Meski setelah bersyukur, saya ngotot agar Tuhan bisa merayunya
untuk tidak mengundurkan diri. Sayang, ia tetap mengundurkan diri. Dan,
ketika doa saya itu tidak dijawab, saya tidak terbiasa bersyukur dengan cara
mengatakan bahwa Tuhan akan memberikan pengganti yang lebih baik.
Saya memaksakan diri berpikir demikian, hanya untuk menghibur
diri yang lara. Perkataan itu semacam antidot dari sebuah kekecewaan.
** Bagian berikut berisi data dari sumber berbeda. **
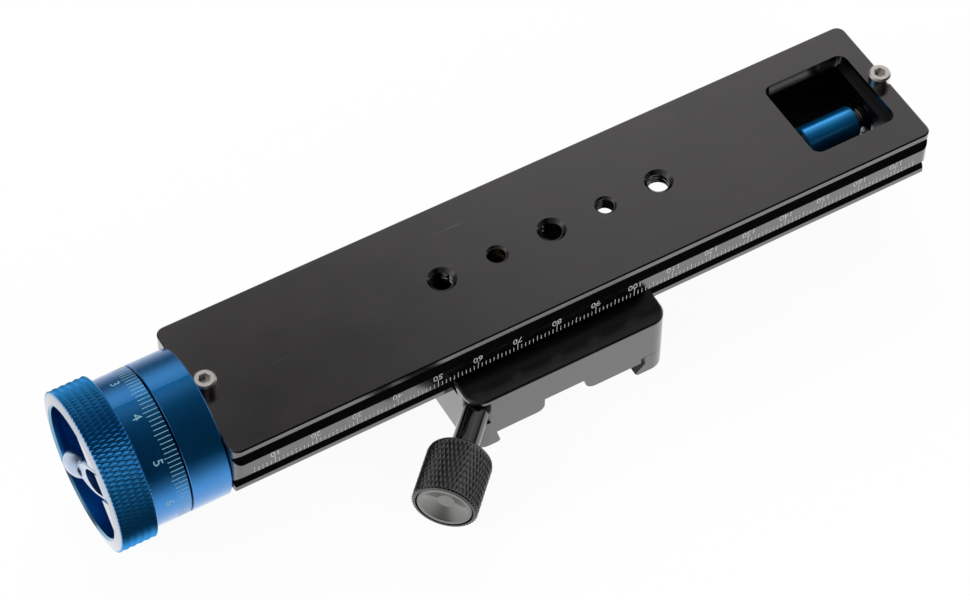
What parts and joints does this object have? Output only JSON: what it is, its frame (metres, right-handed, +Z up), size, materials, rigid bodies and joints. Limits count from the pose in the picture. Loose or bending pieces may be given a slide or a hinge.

Bersyukur itu melatih diri untuk membiarkan Tuhan bekerja dengan skenario-Nya
sendiri. Mungkin gemar mencari antidot itu sebuah bentuk tidak bersyukur.
Mungkin.
Nah, yang saya tak punya belakangan ini adalah semangat. Mau
sehat dan bahagia itu, pasti harus ada semangat. Kalau cara-cara menjadi
sehat dan bahagia saya sudah tahu. Sudah sejuta buku dan nasihat teman masuk
ke gendang telinga dan otak, tetapi masalahnya bukan soal caranya bagaimana,
tetapi bagaimana mewujudkan nasihat mulia itu.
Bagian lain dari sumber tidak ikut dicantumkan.